:: STATED EXERCISE ::
Give the data again exactly, from its opening line through the line in which "rim_groove_r = 2; // [1:0.1:4]" appears.

:: SUPPLIED MATERIAL ::

(begin)

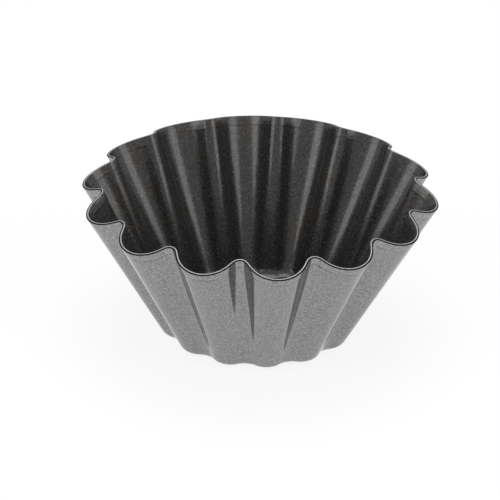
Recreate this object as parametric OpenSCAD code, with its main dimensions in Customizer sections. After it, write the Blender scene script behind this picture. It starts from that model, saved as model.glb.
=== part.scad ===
// Fluted brioche mould, pressed in one piece from thin coated sheet steel.
// Straight wall lines fan out from a shallow fluted outline at the base to a
// deep one at the rim. A round bend joins them to the flat base, and the cut
// edge of the sheet waves: it stands higher at each groove than at each crest.

/* [Overall] */
// Outside diameter over the crests of the flutes at the rim
rim_d = 80; // [70:1:100]
// Outside diameter over the crests where wall and base would meet without their bend
base_d = 43.8; // [36:0.2:56]
// Overall height, from the flat base to the rim at the grooves
height = 35; // [25:0.5:50]
// Rise of the rim from a crest to a groove
rim_wave = 2.2; // [0:0.1:4]
// Number of flutes round the wall
flutes = 14; // [8:1:20]
// Thickness of the coated sheet
sheet_t = 0.6; // [0.4:0.05:1]

/* [Flutes at the rim] */
// Depth from crest to groove at the rim
rim_flute_depth = 4.6; // [2:0.1:7]
// Radius of each crest at the rim, in the middle of the sheet
rim_crest_r = 6.8; // [4:0.1:9]
// Radius of each groove at the rim, in the middle of the sheet
rim_groove_r = 2; // [1:0.1:4]

/* [Flutes at the base] */
// Depth from crest to groove at the base
base_flute_depth = 1.3; // [0.4:0.1:3]
// Radius of each crest at the base, in the middle of the sheet
base_crest_r = 4.1; // [2:0.1:8]
// Radius of each groove at the base, in the middle of the sheet
base_groove_r = 5.2; // [2:0.1:8]

/* [Bend at the base] */
// Radius of the bend between base and wall, in the middle of the sheet
bend_r = 3; // [1.5:0.1:8]

/* [Smoothness] */
// Steps along half a crest
crest_steps = 5; // [3:1:6]
// Steps along half a groove
groove_steps = 3; // [2:1:4]
// Steps round the bend at the base
bend_steps = 4; // [3:1:6]
// Steps up the wall
wall_steps = 3; // [2:1:5]

/* [Hidden] */
steel_grey = [0.45, 0.45, 0.46];

half_t = sheet_t / 2;
half_pitch = 180 / flutes;

// Angles between the wall lines of a crest and of a groove and the vertical
crest_lean = atan((rim_d - base_d) / 2 / (height - rim_wave));
groove_lean = atan(((rim_d - base_d) / 2 - rim_flute_depth + base_flute_depth) / height);

// The outlines and heights below are those of the middle of the sheet
rim_crest = rim_d / 2 - half_t * cos(crest_lean);
rim_groove = rim_crest - rim_flute_depth;
base_crest = base_d / 2 - half_t * (1 - sin(crest_lean)) / cos(crest_lean);
base_groove = base_crest - base_flute_depth;
groove_top = height - half_t * sin(groove_lean);
crest_top = groove_top - rim_wave;

// Share of their largest radii that crest and groove keep where the pitch is
// tight, so that a straight flank always lies between them
flank_share = 0.98;

function unit(v) = v / norm(v);

function turned(p, angle) = [
    p.x * cos(angle) - p.y * sin(angle),
    p.x * sin(angle) + p.y * cos(angle)
];

// How far both radii must shrink for crest and groove to fit in half a pitch:
// the arcs touch where the distance of their centres is the sum of their radii
function radius_share(crest, groove, crest_r, groove_r) =
    let (
        gap = crest * crest + groove * groove - 2 * crest * groove * cos(half_pitch),
        pull = 2 * crest_r * (crest - groove * cos(half_pitch))
            + 2 * groove_r * (crest * cos(half_pitch) - groove),
        bow = 2 * crest_r * groove_r * (1 - cos(half_pitch)),
        touch = (sqrt(pull * pull + 4 * bow * gap) - pull) / (2 * bow)
    )
    min(1, flank_share * touch);

// Half a flute, from the crest on +X to the groove half a pitch on: an arc,
// a straight flank that is tangent to both arcs, and the groove's arc
function half_flute(crest, groove, crest_r, groove_r) =
    let (
        share = radius_share(crest, groove, crest_r, groove_r),
        outer_r = crest_r * share,
        inner_r = groove_r * share,
        outer_c = [crest - outer_r, 0],
        inner_c = turned([groove + inner_r, 0], half_pitch),
        between = inner_c - outer_c,
        flank = atan2(between.y, between.x) - acos((outer_r + inner_r) / norm(between))
    )
    concat(
        [for (i = [0:crest_steps]) outer_c + turned([outer_r, 0], flank * i / crest_steps)],
        [for (i = [0:groove_steps])
            inner_c - turned([inner_r, 0], flank + (half_pitch - flank) * i / groove_steps)]
    );

// The whole outline, flute after flute, each with its second half mirrored
function outline(crest, groove, crest_r, groove_r) =
    let (
        half = half_flute(crest, groove, crest_r, groove_r),
        last = len(half) - 1
    )
    [for (flute = [0:flutes - 1])
        each concat(
            [for (i = [0:last]) turned(half[i], 2 * half_pitch * flute)],
            [for (i = [last - 1:-1:1])
                turned([half[i].x, -half[i].y], 2 * half_pitch * (flute + 1))]
        )];

// Height of the rim at a point of its outline, which rises evenly inwards
function rim_height(p) =
    crest_top + rim_wave * (rim_crest - norm(p)) / rim_flute_depth;

// One line of the wall, from the edge of the flat base round the bend and up
// to the rim, as pairs of a point and the direction in which the line runs
function wall_line(foot, top) =
    let (
        out = unit([foot.x, foot.y, 0]),
        up = unit(top - foot),
        turn = acos(out * up),
        side = unit(up - out * (out * up)),
        reach = bend_r * tan(turn / 2),
        start = foot - out * reach,
        end = foot + up * reach
    )
    concat(
        [for (j = [0:bend_steps])
            let (a = turn * j / bend_steps)
            [
                start + bend_r * (out * sin(a) + side * (1 - cos(a))),
                out * cos(a) + side * sin(a)
            ]],
        [for (j = [1:wall_steps]) [end + (top - end) * j / wall_steps, up]]
    );

foot_outline = outline(base_crest, base_groove, base_crest_r, base_groove_r);
rim_outline = outline(rim_crest, rim_groove, rim_crest_r, rim_groove_r);
around = len(foot_outline);
rings = bend_steps + wall_steps + 1;

lines = [for (i = [0:around - 1])
    wall_line(
        [foot_outline[i].x, foot_outline[i].y, half_t],
        [rim_outline[i].x, rim_outline[i].y, rim_height(rim_outline[i])]
    )];

// A point of the middle surface moved square to it, out where offset is positive
function skin(i, j, offset) =
    let (
        before = lines[(i + around - 1) % around][j][0],
        after = lines[(i + 1) % around][j][0]
    )
    lines[i][j][0] + offset * unit(cross(after - before, lines[i][j][1]));

// Ring j of the outside, side 0, or of the inside, side 1
function ring_of(side, j) = [for (i = [0:around - 1]) skin(i, j, half_t - side * sheet_t)];

function corner(side, j, i) = (side * rings + j) * around + i % around;

// Two triangles that fill the patch with corners a, b, c and d, clockwise from outside
function patch(a, b, c, d) = [[a, b, c], [a, c, d]];

module fluted_wall() {
    points = [for (side = [0, 1], j = [0:rings - 1]) each ring_of(side, j)];
    faces = [for (i = [0:around - 1])
        each concat(
            [for (j = [0:rings - 2])
                each patch(corner(0, j, i), corner(0, j + 1, i),
                    corner(0, j + 1, i + 1), corner(0, j, i + 1))],
            [for (j = [0:rings - 2])
                each patch(corner(1, j, i), corner(1, j, i + 1),
                    corner(1, j + 1, i + 1), corner(1, j + 1, i))],
            patch(corner(0, rings - 1, i), corner(1, rings - 1, i),
                corner(1, rings - 1, i + 1), corner(0, rings - 1, i + 1)),
            patch(corner(0, 0, i), corner(0, 0, i + 1), corner(1, 0, i + 1), corner(1, 0, i))
        )];
    polyhedron(points, faces, convexity = 6);
}

module flat_base() {
    linear_extrude(sheet_t)
        polygon([for (p = ring_of(0, 0)) [p.x, p.y]]);
}

module mould_shell() {
    color(steel_grey)
        union() {
            fluted_wall();
            flat_base();
        }
}

mould_shell();
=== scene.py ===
# A fluted brioche mould in non-stick coated steel, on a pale floor in soft studio light.
import math

import bmesh
import bpy
from mathutils import Matrix, Vector


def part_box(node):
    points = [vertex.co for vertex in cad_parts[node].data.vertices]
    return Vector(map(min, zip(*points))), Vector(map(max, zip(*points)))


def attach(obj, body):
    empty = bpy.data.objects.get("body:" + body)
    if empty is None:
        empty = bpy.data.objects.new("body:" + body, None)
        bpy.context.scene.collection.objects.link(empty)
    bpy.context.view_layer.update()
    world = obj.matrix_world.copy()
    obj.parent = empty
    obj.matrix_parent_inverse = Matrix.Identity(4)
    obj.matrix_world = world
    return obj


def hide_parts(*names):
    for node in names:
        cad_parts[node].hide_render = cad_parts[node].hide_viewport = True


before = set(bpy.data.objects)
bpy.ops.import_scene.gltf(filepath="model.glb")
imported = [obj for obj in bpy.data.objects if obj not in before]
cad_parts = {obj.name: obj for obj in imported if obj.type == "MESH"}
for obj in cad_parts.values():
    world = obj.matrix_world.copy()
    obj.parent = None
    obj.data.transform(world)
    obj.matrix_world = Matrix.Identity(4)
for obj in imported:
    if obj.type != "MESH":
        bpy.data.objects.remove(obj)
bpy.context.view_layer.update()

# The mould shell is one pressing of 0.6 mm sheet steel. Straight wall lines fan
# out from a shallow fluted outline at the base to a deep one at the rim, a
# round bend joins them to the flat base, and the cut rim rises at each groove.
MM = 0.001
_, shell_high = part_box("mould_shell")
RIM_RADIUS = shell_high[0] / MM
HEIGHT = shell_high[2] / MM
BASE_RADIUS = 21.9
SHEET = 0.6
FLUTES = 14
RIM_WAVE = 2.2
RIM_FLUTE_DEPTH = 4.6
RIM_CREST_R = 6.8
RIM_GROOVE_R = 2.0
BASE_FLUTE_DEPTH = 1.3
BASE_CREST_R = 4.1
BASE_GROOVE_R = 5.2
BEND_R = 3.0
EDGE_ROUND = 0.12
WELD_DISTANCE = 0.004 * MM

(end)

:: RESULT BELOW ::
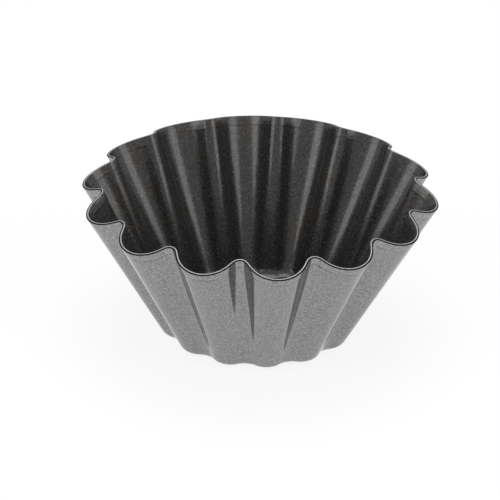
Recreate this object as parametric OpenSCAD code, with its main dimensions in Customizer sections. After it, write the Blender scene script behind this picture. It starts from that model, saved as model.glb.
=== part.scad ===
// Fluted brioche mould, pressed in one piece from thin coated sheet steel.
// Straight wall lines fan out from a shallow fluted outline at the base to a
// deep one at the rim. A round bend joins them to the flat base, and the cut
// edge of the sheet waves: it stands higher at each groove than at each crest.

/* [Overall] */
// Outside diameter over the crests of the flutes at the rim
rim_d = 80; // [70:1:100]
// Outside diameter over the crests where wall and base would meet without their bend
base_d = 43.8; // [36:0.2:56]
// Overall height, from the flat base to the rim at the grooves
height = 35; // [25:0.5:50]
// Rise of the rim from a crest to a groove
rim_wave = 2.2; // [0:0.1:4]
// Number of flutes round the wall
flutes = 14; // [8:1:20]
// Thickness of the coated sheet
sheet_t = 0.6; // [0.4:0.05:1]

/* [Flutes at the rim] */
// Depth from crest to groove at the rim
rim_flute_depth = 4.6; // [2:0.1:7]
// Radius of each crest at the rim, in the middle of the sheet
rim_crest_r = 6.8; // [4:0.1:9]
// Radius of each groove at the rim, in the middle of the sheet
rim_groove_r = 2; // [1:0.1:4]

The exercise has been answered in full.